Vegetarians have one reliable dish—pisto manchego with a fried egg on top—so consider booking a table at Quintana Tolin instead, where grilled padrón peppers arrive blistered and salted like Padstow crab. Both restaurants prefer cash; the nearest cash machine is ten kilometres away in Peñafiel, beside the castle drawbridge. Card payments are possible but provoke the same facial expression reserved for late harvest rain.
Wine lists are short and local. Ask for a young Verdejo from Nieva and it will come in an unlabelled bottle kept cold in the fridge between the tonic and the butter. The first glass tastes like hedgerow and lime; the second makes you remember that altitude keeps the nights cool and the acidity bright. If you want the heavy Ribera reds, say "crianza" and specify the year; 2018 is drinking well, 2017 still tastes of the drought.
Walking Lines Older Than Ordnance Survey
Leave the village by the eastern track and you join a Cañada Real, one of the drove roads that once funnelled sheep from León to Toledo. The path is sunk two metres into the clay, walled by bramble and wild rose; in June the scent competes with the thyme crushed under your boots. After 4 km you reach a stone cross marking the boundary with the neighbouring council; nobody has removed it because GPS still struggles with these coordinates. From here the trail loops back past abandoned grain stores built like pillboxes. Allow two hours, take twice the water you think you need—shade is theoretical on the meseta—and remember the Spanish rule: if the gate was open, leave it open; if closed, close it.

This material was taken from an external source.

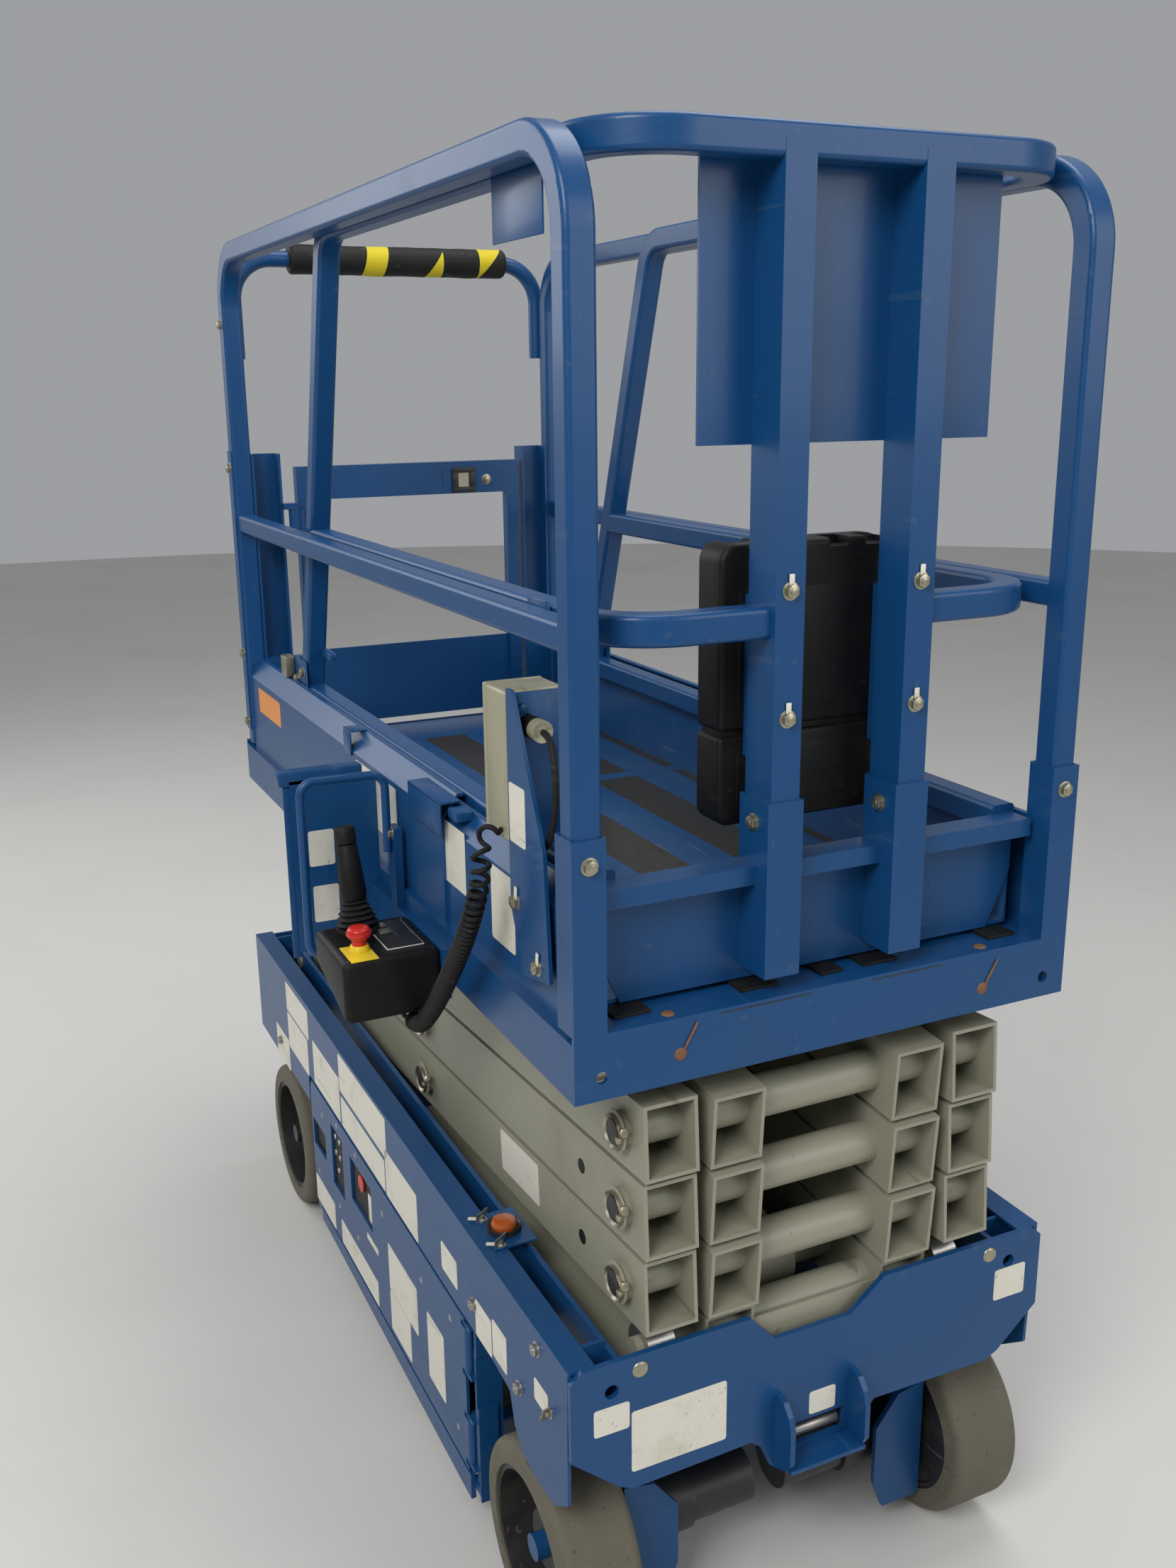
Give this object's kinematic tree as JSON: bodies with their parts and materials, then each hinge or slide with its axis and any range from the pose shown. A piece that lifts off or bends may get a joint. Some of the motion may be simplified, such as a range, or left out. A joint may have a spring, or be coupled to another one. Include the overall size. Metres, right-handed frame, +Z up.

Spring brings linseed-blue skies and lapwings dive-bombing the plough. Autumn smells of crushed grape skins drifting over from the cooperatives near Valbuena; mushroom hunters head out at dawn with knives tied to walking poles, scanning the scrub for níscalos that fetch €30 a kilo in Valladolid markets. Summer is furnace-hot by eleven; the sensible timetable is siesta until six, then cycle the farm lanes while the sun drags shadows across the stubble. Winter is when you discover the village was built for 800 people: empty houses exhale through broken windows and the wind tastes of snow even when the sky is clear.
What Passes for a Crowd
The fiesta mayor starts on 15 August. By then the population has swollen to perhaps 600; returning families park hatchbacks wherever a wheat sheaf once stood. A cover band plays Oasis in Spanish until three, fireworks ricochet between the houses, and the baker sells chocolate-stuffed churros from a hatch in his garage. Book a room on the northern ridge if you value sleep; the church bells mark the quarter hour and the organisers believe volume equals affection. Any other week of the year you can hear the church mice arguing.
Sunday lunchtime provides a gentler buzz. The bar opposite the church fills with grandparents who have driven in from Valladolid for cocido and grandchildren who think Wi-Fi is a birthright. They get neither: the router overheats and the staff switch it off "to encourage conversation". Data signal follows the clouds—EE users fare best, Vodafone drifts in and out, O2 gives up entirely. Treat it as the village's version of a digital detox and bring a paperback.
When to Come, When to Leave
April and late-September offer 22-degree days, eight-hour light and hotel staff who haven't yet been worn down by the August onslaught. Accommodation is limited to three guesthouses, six rooms apiece, priced €55-€70 including breakfast (toast, tomato, olive oil, industrial jam, coffee that could revive a mule). All of them sit within 200 metres of the bakery; book the southernmost if you want sunrise on the balcony and don't mind the tractor chorus.
Fly Ryanair from Stansted to Valladolid between March and October; the Friday 06:40 lands at 09:55 local, giving you time to collect a hire car and reach the village for a late-morning beer. Taxis cost €40 and the driver will want cash—there's that theme again—but the journey is motorway-free and you pass three castles, two bull farms and one roadside shrine shaped like a giant wine bottle.
Leave before the Sunday siesta if you're returning north; the AP-6 toll road queues from 18:00 and Valladolid airport shuts its café at the first sign of a runway breeze. Stay longer and you'll discover the village rhythm is contagious. Tuesday feels like Monday, Thursday like Tuesday, and by the second week you measure distance in how many songs the cockerel has left to sing.
Canalejas won't change your life. It has no souvenir shops, no Michelin stars, no sunset that makes the front page of Instagram. What it does have is an invitation to stand still while the plateau turns around you, a plate of pork that justifies the cholesterol, and the realisation that rural Spain never went anywhere—it was simply waiting for the engine to cool.